SpaceX’s public debut has instantly reshaped market conversations, landing a $2.1 trillion valuation that makes it the sixth-largest U.S.-listed company—and immediately fueling speculation about a tie-up with Tesla. The stock priced at $135 per share and closed its first day at $160.95, a gain of nearly 19%.
Against this backdrop, Elon Musk projected that SpaceX could generate $1 trillion in annual revenue by 2030, a target that dwarfs even the most optimistic analyst forecasts. Morgan Stanley has modeled roughly $330 billion by 2030, while Goldman Sachs sees about $470 billion. SpaceX reported $18.67 billion in revenue for 2025, meaning Musk’s aim requires a more than 50-fold jump in five years.
The growth engine would be Starlink, the satellite broadband arm already becoming SpaceX’s largest commercial segment. To hit the $1 trillion mark, Starlink would need to evolve into a global data-infrastructure platform covering direct-to-device, defense, aviation, and AI connectivity. Reusable launch services—and the eventual scaling of Starship—are the other pillar, promising a steep reduction in orbital payload costs.

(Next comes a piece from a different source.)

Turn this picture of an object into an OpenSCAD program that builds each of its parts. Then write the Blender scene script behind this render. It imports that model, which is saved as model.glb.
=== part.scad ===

Immediately after the IPO, investor Anthony Pompliano publicly called on Musk to merge Tesla and SpaceX, arguing shareholders want a single vehicle to bet on Musk’s empire. Wedbush analyst Dan Ives put the odds of a deal at around 80%, while SpaceX COO Gwynne Shotwell told CNBC a merger could “make Musk’s life easier.” The SpaceX S-1 filing itself warns of possible equity issuance for future transactions, which many read as a signal that a large deal may already be under consideration.
Whether a Tesla-SpaceX combination materializes or not, the IPO and the $1 trillion revenue forecast have turned SpaceX into a litmus test for how frontier infrastructure companies are valued—and whether today’s premium multiples can be justified by tomorrow’s execution.